December 1, 2017 / 11:47 AM / 6 months ago

UPDATE 1-Booming orders help UK factories to best month since 2013

    * UK IHS Markit/CIPS factory PMI highest since Aug 2013
    * Sterling jumps as new orders surge, exports improve
    * But UK performance still lags euro zone's
    * All-important services PMI due on Tuesday

 (Adds reaction, graphics)
    By Andy Bruce
    LONDON, Dec 1 (Reuters) - British factories enjoyed their
best month in more than four years in November, suggesting
manufacturing will give a boost to the country's otherwise
sluggish economy going into 2018, a survey showed on Friday.
    The IHS Markit/CIPS UK Manufacturing Purchasing Managers'
Index (PMI) jumped to 58.2 from an upwardly revised 56.6 in
October, hitting its highest level since August 2013 and topping
all forecasts in a Reuters poll of economists.

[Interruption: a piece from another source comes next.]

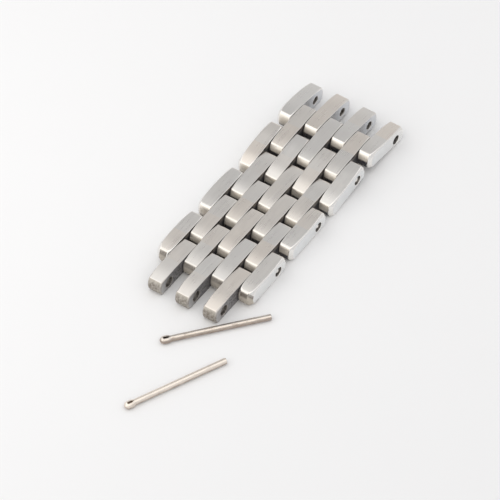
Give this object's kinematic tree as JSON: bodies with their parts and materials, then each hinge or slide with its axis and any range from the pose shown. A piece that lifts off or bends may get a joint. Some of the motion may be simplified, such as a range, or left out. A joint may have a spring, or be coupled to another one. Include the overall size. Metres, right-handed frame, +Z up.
{
  "type": "watch bracelet link section",
  "caption": "Brick-pattern steel watch bracelet section: domed links in staggered rows on cross pins that let it curl, open bores at both ends, loose split pins beside it.",
  "frame": {"origin": "on the underside of the strap, below the middle of the middle link of the fifth row from the near open end", "axes": "+X along the strap towards the open end with four links, +Y across it towards the edge without the pin heads, +Z up out of the tops"},
  "size_m": [0.0783, 0.0246, 0.0047],
  "materials": {
    "three_row_steel": "long brushed, with polished ends",
    "inner_link_steel": "long brushed, with polished ends",
    "edge_link_steel": "brushed top and side with a polished bevel",
    "fixed_pin_steel": "ground",
    "split_pin_steel": "drawn wire"
  },
  "bodies": {
    "row1_left": {"row1_left_link": "three_row_steel"},
    "row1_middle": {"row1_middle_link": "three_row_steel"},
    "row1_right": {"row1_right_link": "three_row_steel"},
    "row2": {"row2_left_edge_link": "edge_link_steel", "row2_left_inner_link": "inner_link_steel", "row2_right_inner_link": "inner_link_steel", "row2_right_edge_link": "edge_link_steel", "row2_fixed_pin": "fixed_pin_steel"},
    "row3": {"row3_left_link": "three_row_steel", "row3_middle_link": "three_row_steel", "row3_right_link": "three_row_steel"},
    "row4": {"row4_left_edge_link": "edge_link_steel", "row4_left_inner_link": "inner_link_steel", "row4_right_inner_link": "inner_link_steel", "row4_right_edge_link": "edge_link_steel", "row4_fixed_pin": "fixed_pin_steel"},
    "row5": {"row5_left_link": "three_row_steel", "row5_middle_link": "three_row_steel", "row5_right_link": "three_row_steel"},
    "row6": {"row6_left_edge_link": "edge_link_steel", "row6_left_inner_link": "inner_link_steel", "row6_right_inner_link": "inner_link_steel", "row6_right_edge_link": "edge_link_steel", "row6_fixed_pin": "fixed_pin_steel"},
    "row7": {"row7_left_link": "three_row_steel", "row7_middle_link": "three_row_steel", "row7_right_link": "three_row_steel"},
    "row8_edges": {"row8_left_edge_link": "edge_link_steel", "row8_right_edge_link": "edge_link_steel", "row8_fixed_pin": "fixed_pin_steel"},
    "row8_left_inner": {"row8_left_inner_link": "inner_link_steel"},
    "row8_right_inner": {"row8_right_inner_link": "inner_link_steel"},
    "row2_split_pin": {"row2_split_pin": "split_pin_steel"},
    "row4_split_pin": {"row4_split_pin": "split_pin_steel"},
    "row6_split_pin": {"row6_split_pin": "split_pin_steel"},
    "loose_split_pin_1": {"loose_split_pin_1": "split_pin_steel"},
    "loose_split_pin_2": {"loose_split_pin_2": "split_pin_steel"}
  },
  "joints": [
    {"name": "row1_left_hinge", "type": "hinge", "parent": "row2", "child": "row1_left", "pos_m": [-0.02161, 0, 0.00157], "axis": [0, -1, 0], "range_deg": [-20, 35]},
    {"name": "row1_middle_hinge", "type": "hinge", "parent": "row2", "child": "row1_middle", "pos_m": [-0.02161, 0, 0.00157], "axis": [0, -1, 0], "range_deg": [-20, 35]},
    {"name": "row1_right_hinge", "type": "hinge", "parent": "row2", "child": "row1_right", "pos_m": [-0.02161, 0, 0.00157], "axis": [0, -1, 0], "range_deg": [-20, 35]},
    {"name": "row2_hinge", "type": "hinge", "parent": "row3", "child": "row2", "pos_m": [-0.01562, 0, 0.00157], "axis": [0, -1, 0], "range_deg": [-20, 35]},
    {"name": "row3_hinge", "type": "hinge", "parent": "row4", "child": "row3", "pos_m": [-0.0092, 0, 0.00157], "axis": [0, -1, 0], "range_deg": [-20, 35]},
    {"name": "row4_hinge", "type": "hinge", "parent": "row5", "child": "row4", "pos_m": [-0.0032, 0, 0.00157], "axis": [0, -1, 0], "range_deg": [-20, 35]},
    {"name": "row6_hinge", "type": "hinge", "parent": "row5", "child": "row6", "pos_m": [0.0032, 0, 0.00157], "axis": [0, 1, 0], "range_deg": [-12.6, 42.4]},
    {"name": "row7_hinge", "type": "hinge", "parent": "row6", "child": "row7", "pos_m": [0.00915, 0, 0.00234], "axis": [0, 1, 0], "range_deg": [-24.7, 30.3]},
    {"name": "row8_edges_hinge", "type": "hinge", "parent": "row7", "child": "row8_edges", "pos_m": [0.01556, 0, 0.00264], "axis": [0, 1, 0], "range_deg": [-31.2, 23.8]},
    {"name": "row8_left_inner_hinge", "type": "hinge", "parent": "row7", "child": "row8_left_inner", "pos_m": [0.01556, 0, 0.00264], "axis": [0, 1, 0], "range_deg": [-28.2, 26.8]},
    {"name": "row8_right_inner_hinge", "type": "hinge", "parent": "row7", "child": "row8_right_inner", "pos_m": [0.01556, 0, 0.00264], "axis": [0, 1, 0], "range_deg": [-28.7, 26.3]},
    {"name": "row2_split_pin_slide", "type": "slide", "parent": "row2", "child": "row2_split_pin", "axis": [0, -1, 0], "range_m": [0, 0.021]},
    {"name": "row4_split_pin_slide", "type": "slide", "parent": "row4", "child": "row4_split_pin", "axis": [0, -1, 0], "range_m": [0, 0.021]},
    {"name": "row6_split_pin_slide", "type": "slide", "parent": "row6", "child": "row6_split_pin", "axis": [0, -1, 0], "range_m": [0, 0.021]},
    {"name": "loose_split_pin_1_lift", "type": "slide", "parent": "row5", "child": "loose_split_pin_1", "axis": [0, 0, 1], "range_m": [0, 0.015]},
    {"name": "loose_split_pin_2_lift", "type": "slide", "parent": "row5", "child": "loose_split_pin_2", "axis": [0, 0, 1], "range_m": [0, 0.015]}
  ]
}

    Sterling rose briefly against the dollar after the PMI
showed surging orders at home and from Europe's recovering
economy.
    Overall, the survey added to signs that manufacturing could
be a bright spot next year, when the slowdown in the overall
economy is likely to deepen as Britain approaches its departure
from the EU in March 2019.
    Still, the British PMI was not as strong as the euro zone's
and export orders grew faster in other major European economies
- suggesting the pound's fall since last year's Brexit vote has
yet to give British factories a big advantage.

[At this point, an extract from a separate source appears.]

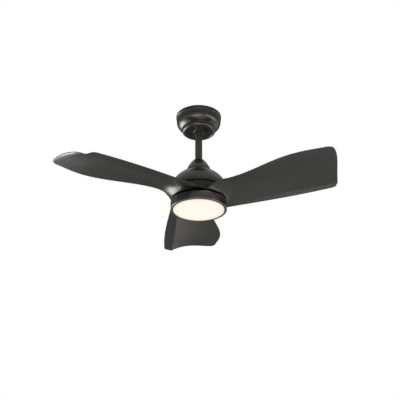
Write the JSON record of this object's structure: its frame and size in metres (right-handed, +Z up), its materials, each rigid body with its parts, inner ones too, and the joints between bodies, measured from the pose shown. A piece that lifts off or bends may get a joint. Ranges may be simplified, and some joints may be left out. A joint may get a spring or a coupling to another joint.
{
  "type": "ceiling fan with light",
  "caption": "Ceiling fan on a short rod, with curved blades round a domed motor cover and a flat round light below.",
  "frame": {"origin": "middle of the mounting bracket's face against the ceiling", "axes": "+Z up along the rod towards the ceiling; the fan hangs below the origin; -Y is the side that faces the viewer"},
  "size_m": [0.9574, 0.8807, 0.387],
  "materials": {
    "charcoal_metal": "satin charcoal powder coat",
    "charcoal_plastic": "satin moulded plastic",
    "bronze_black": "satin bronze-black coat",
    "opal": "opal acrylic, lit warm white",
    "zinc_steel": "zinc plated",
    "steel": "bright steel",
    "black_screw": "black oxide",
    "cast_grey": "cast",
    "aluminium": "die-cast",
    "copper": "enamelled copper wire",
    "magnet": "ferrite",
    "bearing_brass": "brass cage, steel balls",
    "board_green": "circuit board",
    "black_plastic": "moulded plastic",
    "ivory_plastic": "moulded nylon",
    "cable": "white cable sheath",
    "board_white": "white solder mask on aluminium",
    "led": "phosphor",
    "green_screw": "green plated"
  },
  "bodies": {
    "mount": {"ceiling_bracket": "zinc_steel", "canopy": "charcoal_metal", "canopy_screws": "black_screw", "receiver": "black_plastic", "terminal_block": "ivory_plastic", "terminal_screws": "bearing_brass", "ground_screw": "green_screw"},
    "swing_pin": {"ball_pin": "steel"},
    "hanger": {"hanger_ball": "cast_grey", "ball_set_screw": "steel", "downrod": "charcoal_metal", "lead_cable": "cable", "motor_coupling": "cast_grey", "coupling_pin": "steel", "coupling_pin_clip": "steel", "coupling_set_screws": "steel", "coupling_cover": "charcoal_metal", "dome_cover": "charcoal_metal", "dome_screws": "steel", "controller_board": "board_green", "controller_parts": "black_plastic", "board_spacers": "ivory_plastic", "motor_shaft": "steel", "stator_core": "steel", "stator_windings": "copper", "upper_bearing_inner": "steel", "lower_bearing_inner": "steel", "shaft_spacer": "steel", "lamp_plate": "zinc_steel", "shaft_nut": "zinc_steel", "lamp_housing": "bronze_black", "lamp_screws": "steel", "led_standoffs": "zinc_steel", "led_board": "board_white", "led_screws": "steel", "led_chips": "led"},
    "rotor": {"rotor_upper_shell": "aluminium", "rotor_lower_shell": "aluminium", "flux_ring": "steel", "rotor_magnets": "magnet", "rotor_screws": "steel", "upper_bearing_outer": "steel", "upper_bearing_balls": "bearing_brass", "lower_bearing_outer": "steel", "lower_bearing_balls": "bearing_brass", "blade_1": "charcoal_plastic", "blade_2": "charcoal_plastic", "blade_3": "charcoal_plastic", "blade_screws": "steel"},
    "lens": {"diffuser": "opal"}
  },
  "joints": [
    {"name": "swing_y", "type": "hinge", "parent": "mount", "child": "swing_pin", "pos_m": [0, 0, -0.032], "axis": [0, 1, 0], "range_deg": [-2, 2]},
    {"name": "swing_x", "type": "hinge", "parent": "swing_pin", "child": "hanger", "pos_m": [0, 0, -0.032], "axis": [1, 0, 0], "range_deg": [-2, 2]},
    {"name": "rotor_spin", "type": "hinge", "parent": "hanger", "child": "rotor", "pos_m": [0, 0, -0.317], "axis": [0, 0, 1], "continuous": true},
    {"name": "lens_twist", "type": "hinge", "parent": "hanger", "child": "lens", "pos_m": [0, 0, -0.385], "axis": [0, 0, 1], "range_deg": [0, 20]}
  ]
}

    Higher inflation - largely due to the fall in the pound -
has pushed up costs for households and businesses this year,
contributing to Britain's lagging economic performance compared
with European peers.
    A broadening of price pressures represented a downside in
the latest PMI, with factories facing extra costs from supply
chain bottlenecks, overtaking sterling's weakness as the main
driver of price increases.
    HSBC economist Chris Hare said the solid growth among
factories and the price pressures might appear to bolster the
case for a further tightening in monetary policy by the Bank of
England which raised interest rates for the first time in a
decade last month.
    "But manufacturing only makes up 10 percent of the economy,
and the more domestically-focused service sector - worth around
80 percent of GDP - is probably more exposed to Brexit-related
uncertainty and the inflation squeeze on household income," Hare
said.
    A PMI survey of the services sector is due to be published
on Tuesday. 
    The European Commission's gauge of British factory orders
hit a 29-year high last month - but this was not enough to
prevent a drop in wider economic sentiment caused by a slowdown
among services firms.
    Manufacturing association EEF highlighted the strong growth
in the European and global economies as positives for British
manufacturers.
    "On its current course, manufacturing production is rising
at a quarterly rate approaching 2 percent, providing a real
boost to the pace of broader economic expansion," Rob Dobson,
director at survey compiler IHS Markit, said.
    Official figures on British manufacturing, which painted a
gloomier view than the PMI surveys for much of this year, have
also now started to show improvement.
    Producers of capital goods such as machinery had a strong
month, a good omen for Bank of England officials who think
business investment will accelerate next year.